Legacy .doc and .ppt files are intentionally rejected. Save them as .docx/.pptx or PDF before ingestion.

Outputs

The extractor writes:

source.md
source.docling.json
source.images.json
source.manifest.json
source.meta.json

Use source.manifest.json before consuming any other output.

Artifact roles:

source.manifest.json: Quality risk, routing, remediation, preferred_agent_artifact, authoritative_artifact, available_artifacts, selected attempt metadata, and evidence signals.
source.md: Default agent-readable Markdown. Image placeholders appear as [[image:picture-p3-0]]. Narrow CJK cleanup may be applied here for agent readability.
source.docling.json: Authoritative structured Docling export from the same conversion result as source.md; use for recovery, machine-readable structure, or deeper inspection.
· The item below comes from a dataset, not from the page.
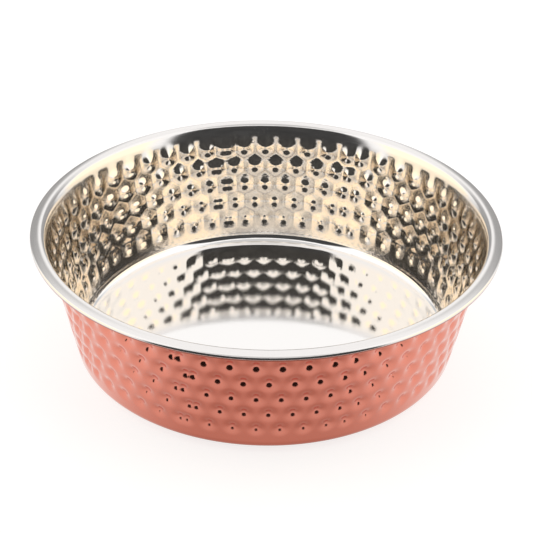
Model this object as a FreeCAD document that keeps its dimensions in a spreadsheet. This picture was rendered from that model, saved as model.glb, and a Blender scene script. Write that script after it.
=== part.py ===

It is not rewritten by the CJK Markdown cleanup.
source.images.json: Extracted image sidecars with id, placeholder, page_no, bbox, mime_type, and base64 when image extraction is available.
source.meta.json: Ingestion metadata only: job_id, input_type, source_title, source_url, source_attachment, author, published_at, extractor, pipeline_family, quality_status, quality_reasons, and char_count.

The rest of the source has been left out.